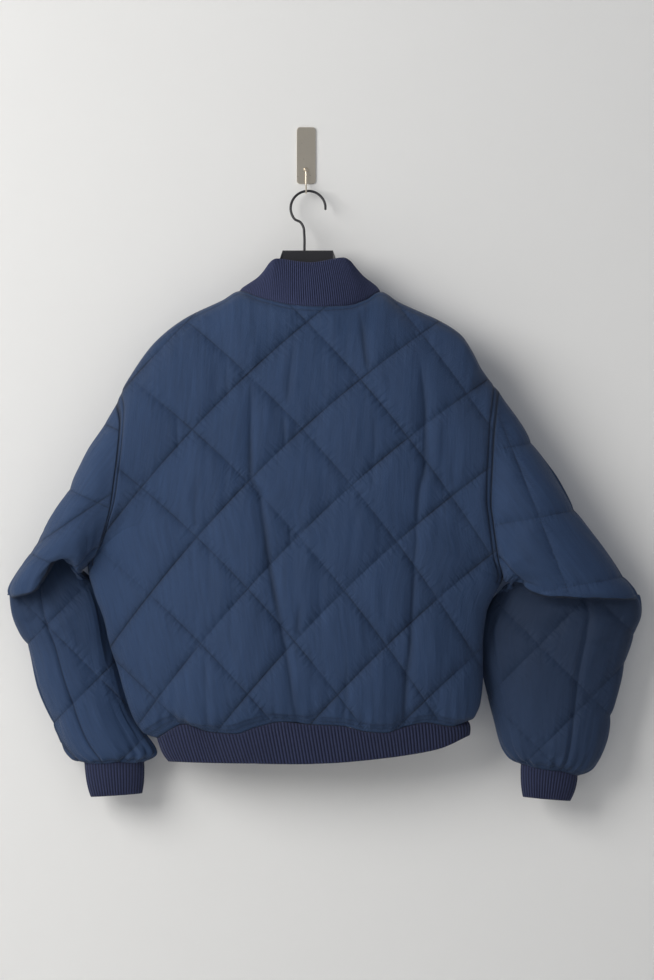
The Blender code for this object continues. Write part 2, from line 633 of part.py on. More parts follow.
def panel(name, surface, normal, ring, lines, puff, grid, inner_lines, crowded):
    """One quilted piece of cloth: outer points raised in cells over a plain inside."""
    p, faces, rim = net(ring, lines, grid, crowded)
    q, faces_in, rim_in = net(ring, inner_lines, GRID_INSIDE, crowded)
    edge = near(p, dense(ring))
    lift = puff(p) * step((edge - 0.002) / 0.022)
    outer = surface(p) + normal(p) * lift[:, None]
    inner = surface(q) - normal(q) * WALL
    n = len(outer)
    all_faces = faces + [tuple(n + i for i in reversed(f)) for f in faces_in]
    for i in range(len(ring)):
        j = (i + 1) % len(ring)
        a, b, c, d = rim[j], rim[i], n + rim_in[i], n + rim_in[j]
        if (outer[rim[j]] - outer[rim[i]]) @ (1.0, 0.31, 0.73) < 0:
            all_faces += [(a, b, c), (a, c, d)]
        else:
            all_faces += [(a, b, d), (b, c, d)]
    ob = solid(name, np.concatenate([outer, inner]), all_faces, CLOTH, smooth=24)
    return ob, outer[rim], inner[rim_in]


def body_outline(front, first, last):
    """Edge of a body panel from turn first to last, and the marks of its hem and neck stretches."""
    phi = np.radians(np.arange(0, 181, 20.0))

    def side(name, turn):
        v = UNDERARM[name] + (1 - UNDERARM[name]) * (1 + np.cos(phi[::-1])) / 2
        low = np.linspace(0, UNDERARM[name], 17)[1:-1]
        return [(turn, t) for t in list(low) + list(v[:-1])]
    marks = [math.acos(1 - 2 * u) for u in NECK_U]
    middle = (marks[0] + marks[1]) / 2 - (marks[1] - marks[0]) / 2 * np.cos(np.linspace(0, math.pi, 17))
    tops = np.unique(np.round(np.concatenate([np.linspace(0, marks[0], 11), middle,
                                              np.linspace(marks[1], math.pi, 11)]), 9))
    tops = [t for t in tops if first + 0.01 < t < last - 0.01]
    hem = np.linspace(first, last, max(2, int(round((last - first) / math.pi * 44))) + 1)
    ring = [(t, 0.0) for t in hem]
    if last > math.pi - 1e-6:
        ring += side("right", math.pi)
    else:
        ring += [(last, v) for v in np.linspace(0, 1, 21)[1:-1]]
    top_start = len(ring)
    ring += [(t, 1.0) for t in [last] + tops[::-1] + [first]]
    top_end = len(ring)
    if first < 1e-6:
        ring += side("left", 0.0)[::-1]
    else:
        ring += [(first, v) for v in np.linspace(0, 1, 21)[1:-1][::-1]]
    neck = [i for i in range(top_start, top_end) if marks[0] - 1e-6 <= ring[i][0] <= marks[1] + 1e-6]
    return np.array(ring) * (TURN_SIZE, TORSO_LENGTH), list(range(len(hem))), neck[::-1]


# ------------------------------------------------------------------ ribbed bands
def along_line(points, extra, count):
    """Evenly spaced points on a line, with anything else known at its corners."""
    d = np.concatenate([[0], np.cumsum(np.linalg.norm(np.diff(points, axis=0), axis=1))])
    t = np.linspace(0, d[-1], count)
    return [np.stack([np.interp(t, d, a[:, k]) for k in range(a.shape[1])], 1) for a in (points, *extra)]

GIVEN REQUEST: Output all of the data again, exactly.

THE COMPLETED TASK:
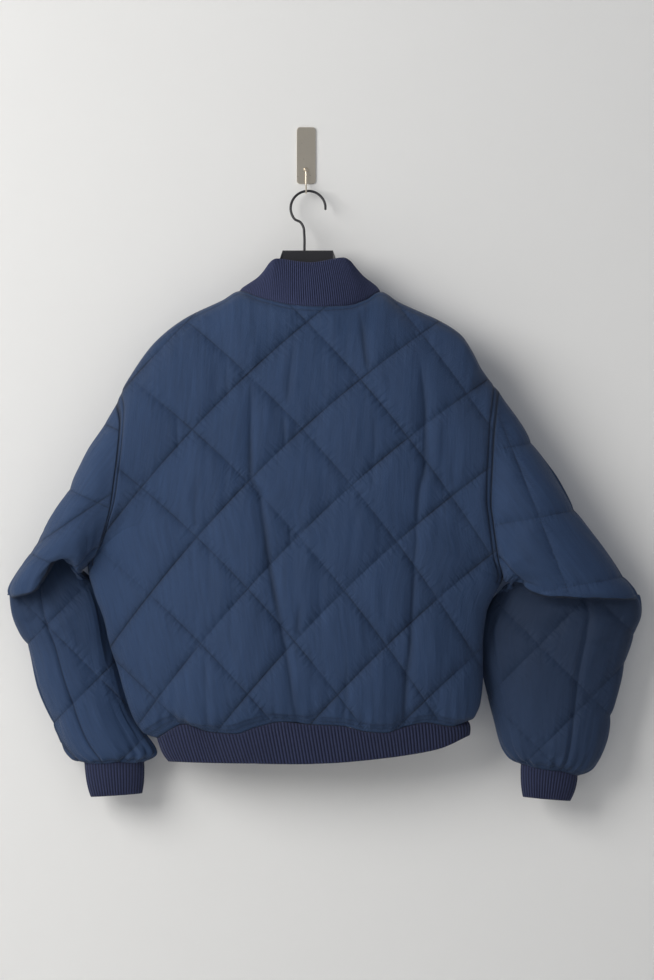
The Blender code for this object continues. Write part 2, from line 633 of part.py on. More parts follow.
def panel(name, surface, normal, ring, lines, puff, grid, inner_lines, crowded):
    """One quilted piece of cloth: outer points raised in cells over a plain inside."""
    p, faces, rim = net(ring, lines, grid, crowded)
    q, faces_in, rim_in = net(ring, inner_lines, GRID_INSIDE, crowded)
    edge = near(p, dense(ring))
    lift = puff(p) * step((edge - 0.002) / 0.022)
    outer = surface(p) + normal(p) * lift[:, None]
    inner = surface(q) - normal(q) * WALL
    n = len(outer)
    all_faces = faces + [tuple(n + i for i in reversed(f)) for f in faces_in]
    for i in range(len(ring)):
        j = (i + 1) % len(ring)
        a, b, c, d = rim[j], rim[i], n + rim_in[i], n + rim_in[j]
        if (outer[rim[j]] - outer[rim[i]]) @ (1.0, 0.31, 0.73) < 0:
            all_faces += [(a, b, c), (a, c, d)]
        else:
            all_faces += [(a, b, d), (b, c, d)]
    ob = solid(name, np.concatenate([outer, inner]), all_faces, CLOTH, smooth=24)
    return ob, outer[rim], inner[rim_in]


def body_outline(front, first, last):
    """Edge of a body panel from turn first to last, and the marks of its hem and neck stretches."""
    phi = np.radians(np.arange(0, 181, 20.0))

    def side(name, turn):
        v = UNDERARM[name] + (1 - UNDERARM[name]) * (1 + np.cos(phi[::-1])) / 2
        low = np.linspace(0, UNDERARM[name], 17)[1:-1]
        return [(turn, t) for t in list(low) + list(v[:-1])]
    marks = [math.acos(1 - 2 * u) for u in NECK_U]
    middle = (marks[0] + marks[1]) / 2 - (marks[1] - marks[0]) / 2 * np.cos(np.linspace(0, math.pi, 17))
    tops = np.unique(np.round(np.concatenate([np.linspace(0, marks[0], 11), middle,
                                              np.linspace(marks[1], math.pi, 11)]), 9))
    tops = [t for t in tops if first + 0.01 < t < last - 0.01]
    hem = np.linspace(first, last, max(2, int(round((last - first) / math.pi * 44))) + 1)
    ring = [(t, 0.0) for t in hem]
    if last > math.pi - 1e-6:
        ring += side("right", math.pi)
    else:
        ring += [(last, v) for v in np.linspace(0, 1, 21)[1:-1]]
    top_start = len(ring)
    ring += [(t, 1.0) for t in [last] + tops[::-1] + [first]]
    top_end = len(ring)
    if first < 1e-6:
        ring += side("left", 0.0)[::-1]
    else:
        ring += [(first, v) for v in np.linspace(0, 1, 21)[1:-1][::-1]]
    neck = [i for i in range(top_start, top_end) if marks[0] - 1e-6 <= ring[i][0] <= marks[1] + 1e-6]
    return np.array(ring) * (TURN_SIZE, TORSO_LENGTH), list(range(len(hem))), neck[::-1]


# ------------------------------------------------------------------ ribbed bands
def along_line(points, extra, count):
    """Evenly spaced points on a line, with anything else known at its corners."""
    d = np.concatenate([[0], np.cumsum(np.linalg.norm(np.diff(points, axis=0), axis=1))])
    t = np.linspace(0, d[-1], count)
    return [np.stack([np.interp(t, d, a[:, k]) for k in range(a.shape[1])], 1) for a in (points, *extra)]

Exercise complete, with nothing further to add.